Sebab, segala bentuk rincian perayaan Nyepi dan Ramadan itu sama-sama mengacu ke dalam bentuk (penyucian/kesadaran/pembentukan) diri yang bersih dari segala keburukan diri. Jadi, Ramadan dan Nyepi tidak sekadar dua jalan spiritualitas yang berbeda, tetapi ada (ruh etis) yang akan membangun spirit saling menghargai di tengah perbedaan itu.

Misalnya, penyucian diri yang dimaksud sebetulnya mengacu ke dalam wilayah ego, hawa nafsu, kebencian dan segala perilaku buruk. Maka, kalau kita pahami keduanya, sejatinya akan membangun yang namanya kejernihan dalam perilaku. Kita akan condong anti-kebencian, tidak mengedepankan ego dan menjauhi segala perilaku buruk dalam konteks beragama.

Karena, segala bentuk intoleransi, kebencian antar umat beragama dan permusuhan mengatasnamakan Iman. Itu mutlak bukan sebagai kebenaran agama tetapi lahir dari ego beragama yang selalu merasa paling benar.

Tentu tidak ada yang namanya sikap intoleransi, kebencian, sikap anarkisme, eksklusivisme dan radikalisme. Jika diri kita tersucikan dari segala problem-akar rumput yang menjadi faktor munculnya hal yang semacam itu. Sebab, (kesadaran diri) kita condong terarah ke dalam pengakuan bahwa kebenaran iman itu bersifat personal dan tidak bisa diklaim secara eksklusif lalu menghakimi umat agama lain.

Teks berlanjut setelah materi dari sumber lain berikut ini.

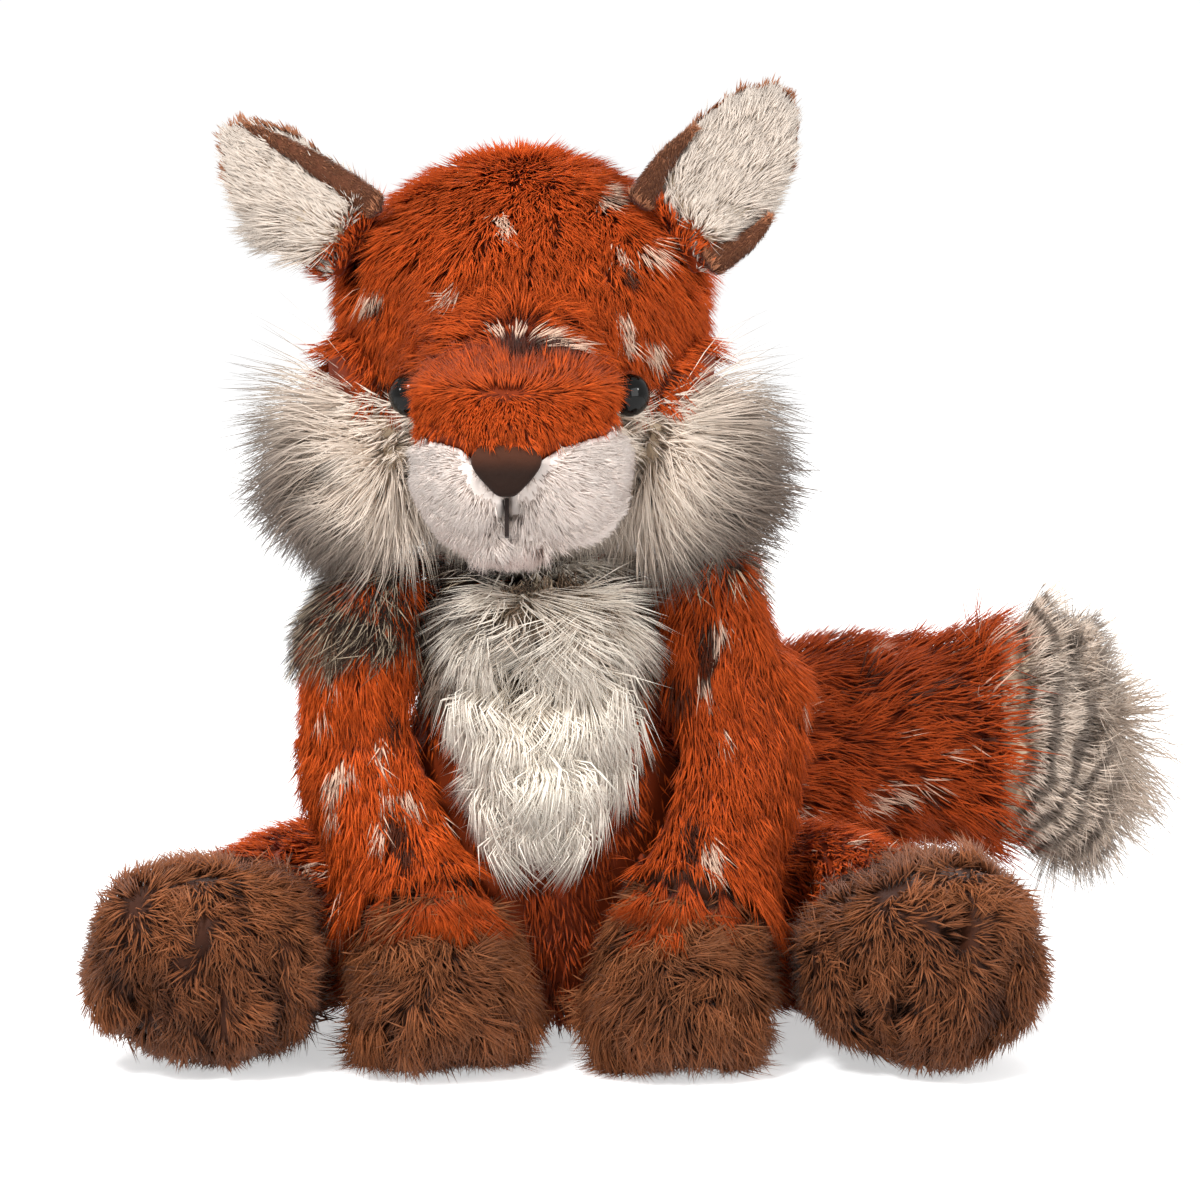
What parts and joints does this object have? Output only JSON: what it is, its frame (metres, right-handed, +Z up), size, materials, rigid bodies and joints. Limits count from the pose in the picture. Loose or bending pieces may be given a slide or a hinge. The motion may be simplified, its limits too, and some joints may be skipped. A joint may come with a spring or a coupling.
{
  "type": "plush fox",
  "caption": "Seated stuffed fox toy with long-pile ruffs, bib and banded tail; head, ears, arms, legs and tail move at their sewn seams.",
  "frame": {"origin": "middle of the torso's flat seat, on the surface the toy sits on", "axes": "+Z up, -Y the way the fox faces, +X towards the fox's own left, where the tail lies; +X is the longest extent"},
  "size_m": [0.3267, 0.2018, 0.2877],
  "materials": {
    "rust_pile": "rust orange faux fur, pile 8 to 12 mm",
    "ivory_long_pile": "ivory shaggy faux fur, pile 25 to 35 mm",
    "taupe_long_pile": "grey-brown long faux fur with dark tips",
    "cream_long_pile": "cream long faux fur with taupe tips, pile 35 to 50 mm",
    "cream_short_pile": "cream faux fur, pile 8 to 12 mm",
    "white_short_pile": "white short pile, 3 to 4 mm",
    "pink_short_pile": "pinkish grey short pile",
    "nose_velvet": "dark brown velvet",
    "dark_thread": "dark sewing thread",
    "eye_gloss": "glossy black plastic",
    "washer_plastic": "white plastic",
    "ear_brown_pile": "brown short faux fur, pile about 4 mm",
    "brown_shaggy_pile": "brown shaggy faux fur, pile 12 to 15 mm",
    "banded_long_pile": "cream and grey long faux fur with dark bands, pile 35 to 45 mm"
  },
  "bodies": {
    "torso": {"torso": "rust_pile", "chest_bib": "ivory_long_pile", "throat_ruff": "taupe_long_pile"},
    "neck": {"neck": "rust_pile"},
    "head": {"head": "rust_pile", "snout_bridge": "rust_pile", "muzzle_left": "white_short_pile", "muzzle_right": "white_short_pile", "chin": "pink_short_pile", "nose": "nose_velvet", "mouth_stitch": "dark_thread", "eye_left": "eye_gloss", "eye_right": "eye_gloss", "eye_washer_left": "washer_plastic", "eye_washer_right": "washer_plastic", "cheek_ruff_left": "cream_long_pile", "cheek_ruff_right": "cream_long_pile"},
    "ear_left": {"ear_back_left": "ear_brown_pile", "ear_lining_left": "cream_short_pile"},
    "ear_right": {"ear_back_right": "ear_brown_pile", "ear_lining_right": "cream_short_pile"},
    "arm_left": {"arm_left": "rust_pile", "forepaw_left": "brown_shaggy_pile"},
    "arm_right": {"arm_right": "rust_pile", "forepaw_right": "brown_shaggy_pile"},
    "leg_left": {"leg_left": "rust_pile", "foot_left": "brown_shaggy_pile"},
    "leg_right": {"leg_right": "rust_pile", "foot_right": "brown_shaggy_pile"},
    "tail": {"tail": "rust_pile", "tail_tip": "banded_long_pile"}
  },
  "joints": [
    {"name": "neck_turn", "type": "hinge", "parent": "torso", "child": "neck", "pos_m": [-0.0095, -0.002, 0.146], "axis": [0, 0, 1], "range_deg": [-30, 30], "stiffness_Nm_per_rad": 0.25},
    {"name": "head_nod", "type": "hinge", "parent": "neck", "child": "head", "pos_m": [-0.0095, -0.002, 0.166], "axis": [1, 0, 0], "range_deg": [-10, 5], "stiffness_Nm_per_rad": 2},
    {"name": "ear_fold_left", "type": "hinge", "parent": "head", "child": "ear_left", "pos_m": [0.0421, -0.0225, 0.2424], "axis": [-0.4695, 0, 0.8829], "range_deg": [-20, 20], "stiffness_Nm_per_rad": 0.06},
    {"name": "ear_fold_right", "type": "hinge", "parent": "head", "child": "ear_right", "pos_m": [-0.0611, -0.0225, 0.2424], "axis": [0.4695, 0, 0.8829], "range_deg": [-20, 20], "stiffness_Nm_per_rad": 0.06},
    {"name": "arm_swing_left", "type": "hinge", "parent": "torso", "child": "arm_left", "pos_m": [0.05, -0.008, 0.113], "axis": [-1, 0, 0], "range_deg": [0, 60], "stiffness_Nm_per_rad": 0.5},
    {"name": "arm_swing_right", "type": "hinge", "parent": "torso", "child": "arm_right", "pos_m": [-0.05, -0.008, 0.113], "axis": [-1, 0, 0], "range_deg": [0, 60], "stiffness_Nm_per_rad": 0.5},
    {"name": "leg_swing_left", "type": "hinge", "parent": "torso", "child": "leg_left", "pos_m": [0.052, 0.004, 0.031], "axis": [-1, 0, 0], "range_deg": [-30, 10], "stiffness_Nm_per_rad": 0.5},
    {"name": "leg_swing_right", "type": "hinge", "parent": "torso", "child": "leg_right", "pos_m": [-0.052, 0.004, 0.031], "axis": [-1, 0, 0], "range_deg": [-30, 10], "stiffness_Nm_per_rad": 0.5},
    {"name": "tail_swing", "type": "hinge", "parent": "torso", "child": "tail", "pos_m": [0.012, 0.0462, 0.06], "axis": [0, 0, 1], "range_deg": [0, 60], "stiffness_Nm_per_rad": 0.2}
  ]
}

Maka, di sinilah yang dimaksud sebagai titik-temu Ramadan dan Nyepi dalam melahirkan egalitarianisme beragama. Sebab, dua perayaan keagamaan antar umat Islam dan Kristen sejatinya akan membangun sebuah prinsip etis. Bahwa, menghargai perbedaan, tidak saling mengganggu, menjunjung tinggi toleransi dan hidup dalam persatuan/kebersamaan. Semua prinsip yang semacam itu akan disadari sebagai (kebenaran mutlak) dalam beragama yang harus dijaga.